Натка молчит, зарывается глубже в подушку. Хорошо, что темно и не видно ее лица.
– А у нас годовщина. Нам скоро пять, медвежонок. Ты не забыла?
Нет, она не забыла.
– Дима, скажи, почему мы врозь, когда так хорошо вместе?
Дима напрягается, каменеет.
– Мне не хочется говорить об этом.
– Так стыдно делить тебя с другой женщиной...
– Сколько можно повторять: ни с кем ты меня не делишь. И хватит об этом!
– Но я не могу, не могу, - всхлипывает Натка.
– И когда ты говоришь о любви, мне все кажется, ты надо мной смеешься.
– Почему?
– поражен Дима.
– Что за бред, Натка?
– Да какой уж там бред...
– Слезы ручьями текут по щекам. Изо всех сил Натка старается хоть не всхлипывать.
– Зачем ты спрашиваешь? Для чего? Хочется еще раз услышать, что тебя всегда ждут, а ты прибегаешь и убегаешь...
– Я же сказал: не хочу больше об этом...
Его плечо - как скала. Натка задыхается от обиды и гнева, самой настоящей ненависти.
– Не могу, не могу, - пытается она объяснить.
– Ну, если тебе без меня будет легче...
– тянет Дима.
Что такое он говорит?.. Жар охватывает обнаженное Наткино тело только что его ласкали и миловали, а теперь могут бросить?
– Да, наверное, легче...
Словно кто-то другой произносит эти слова: разве могут они друг без друга?
– Давай подождем немного, - тут же отступает Дима.

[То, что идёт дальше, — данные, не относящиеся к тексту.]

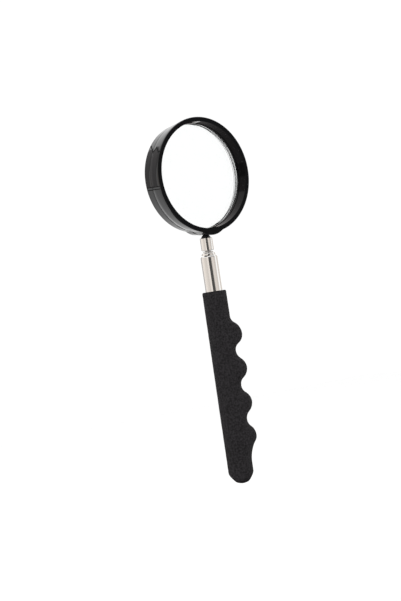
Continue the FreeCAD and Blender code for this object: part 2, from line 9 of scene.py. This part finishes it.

– Отметим нашу годовщину, потом решим.
Какая там годовщина? Что отмечать? Чего решать? Слова, слова... Страшно и стыдно лежать с ним рядом, голова раскалывается от горьких, сумбурных мыслей. "Так, наверное, и бывают инсульты", - задыхается Натка. Собрав все силы, рывком встает с дивана, сгребает свои вещички и торопливо скрывается в ванной. Что же делать? Господи, подскажи! Расстаться с ним она, конечно, не сможет. Ждать, пока бросит? Что у него там за Оля такая? Чем его держит? Тем, что больна? Говорит, что-то с сердцем. Может, врет? Но ведь не поехала же она в Коктебель... Страшно выходить из ванной, страшно видеть Диму. Он уже оделся, заварил чай, разобранная постель прикрыта небрежно брошенным покрывалом, волосы приглажены мокрой щеткой. Диме пора домой. Дима торопится.